As a reliever, he would have far less value unless used as a closer, which is unlikely. Either way, it appears his ratios could stay well above average, but he will be hard-pressed to do much in the counting stat categories because he will be treated carefully by managers and likely held to a pitch count. The paradox thus lies in the fact that Ohtani projects to be far more effective as a pitcher than a hitter, yet will bring fantasy owners less overall value this way.

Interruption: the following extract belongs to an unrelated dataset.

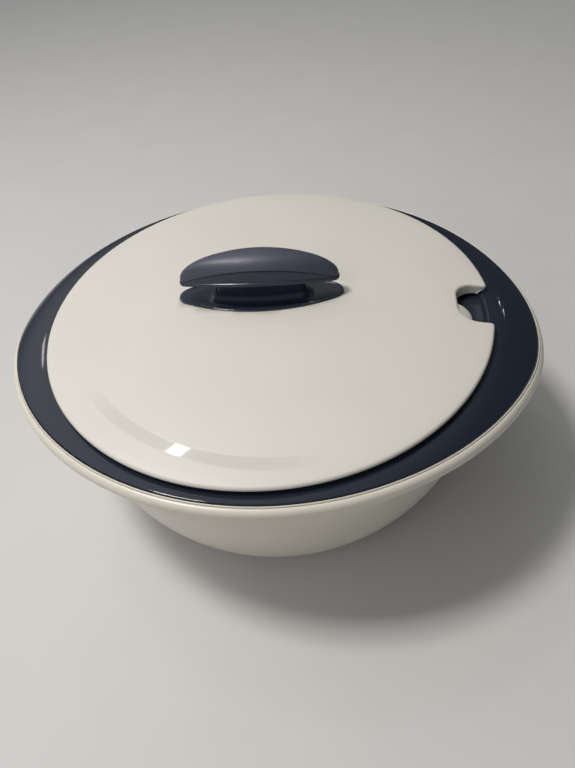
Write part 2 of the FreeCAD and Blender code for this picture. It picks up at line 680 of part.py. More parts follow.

There is no doubt that Shohei Ohtani will be worth a high draft pick no matter where he winds up. Even if he should choose a team like San Francisco or San Diego, who were scraping the bottom of the NL West last season, he lands in a favorable pitcher's park. In Seattle, he would boost an already strong lineup and could benefit from the DH rule by staying fresher between starts. Ohtani brings a great deal of value to a real-life club in terms of dual-threat productivity and even more from a marketing standpoint. It's obvious why so many teams are clamoring for his services.

While Ohtani has everything you could possibly want out of player, including humility and a team-friendly contract, it would be a mistake to count on him being a fantasy baseball league-winner in year one. Until we know how he will be used and how he manages to maintain that pace in the majors, he should be treated as an early risk-reward pick, but not a first or second rounder. Acclimating to the majors should be no problem for him. Finding the best way to translate his skills into stats that matter might be a conundrum that for whichever Major League team signs him. This alone should keep him out of the first round discussion in re-draft leagues. Dynasty league owners, on the other hand, should get ready to pony up for his services; he promises to be one of the most highly skilled players in the game and could be a valuable asset for years to come, even if treated as two separate players on fantasy rosters. While I would value Ohtani the pitcher more than Ohtani the batter, both show great promise. Did I mention yet that he's only 23 years old?